The Organization for Economic Cooperation and Development (OECD) has released its forecasts for the Colombian economy. The projection, overall, marks a downward revision for the second consecutive time compared to the previous reports. Compared to two months ago, the international organization has revised the country’s growth, placing it at 1.2% by the end of this year, which is 0.3 percentage points lower than the latest forecast. For 2024, the GDP growth forecasts stand at 1.4%.
Similarly, according to the same document, the annual inflation rate would hover around 5% by December 2024. Regarding oil trade, Colombia’s primary legal export, it is expected to remain low throughout the coming year, along with gas, and according to the document, would be the primary contributor to the country’s economic stagnation.

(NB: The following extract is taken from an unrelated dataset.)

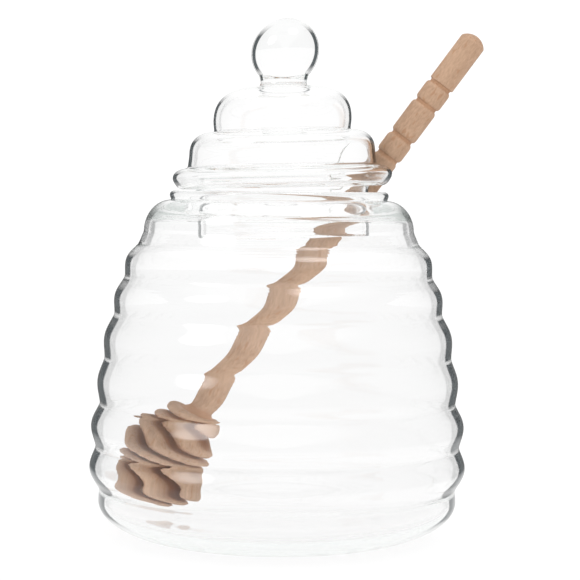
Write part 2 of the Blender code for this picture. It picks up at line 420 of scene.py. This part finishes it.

Among the arguments, the new projection states that the country continues to bear the brunt of high-interest rates, potentially impacting consumer behavior. In this regard, the OECD aligns itself with the Colombian government’s stance and that of most economic experts, viewing the still-high rates maintained by the central bank as a significant obstacle to fostering growth recovery.
Low Business and Consumer Confidence
The text states that “GDP growth has substantially slowed since late 2022, and consumer and business confidence remains relatively weak.” Private consumption and investment have also declined, the latter by 18%, compared to the average of 22% between 2014 and 2019.
However, the OECD notes that the economic stagnation has not affected the Colombian labor market, which has maintained stable or even growing employment rates, according to the latest available data.
Likewise, the report warns of the impact that climatic conditions could have on the economy. It is expected that the El Niño phenomenon will affect Colombia’s climate until the middle of next year. “The severity of the current El Niño meteorological phenomenon, which could cause droughts leading to food price pressures due to decreased harvests, is expected to peak in early 2024,” warned the OECD.
Recommendations for Colombia
The international organization provides a series of recommendations to correct the economic drift, urging President Petro’s government to clarify its legislative agenda, which the OECD describes as “ambitious and accelerated.”
The controversial policies and doubts raised by the slow progress and lack of consensus on social reforms in the country’s Congress create an evident climate of uncertainty that affects the economy and drives away investment.
Within this political uncertainty, the OECD mentions the Colombian president’s recent proposal not to comply with the Fiscal Rule, something that would allow increased public investment but, as indicated, raises serious doubts about the state’s capacity to fulfill commitments to foreign investors. In this regard, it is recommended to “improve the effectiveness of public spending and revenues” to ensure compliance with budgetary rules and stabilize debt.
Likewise, the report calls for improvements in productivity and equity, proposing to “increase incentives for formal job creation and reduce the costs of unpaid labor.”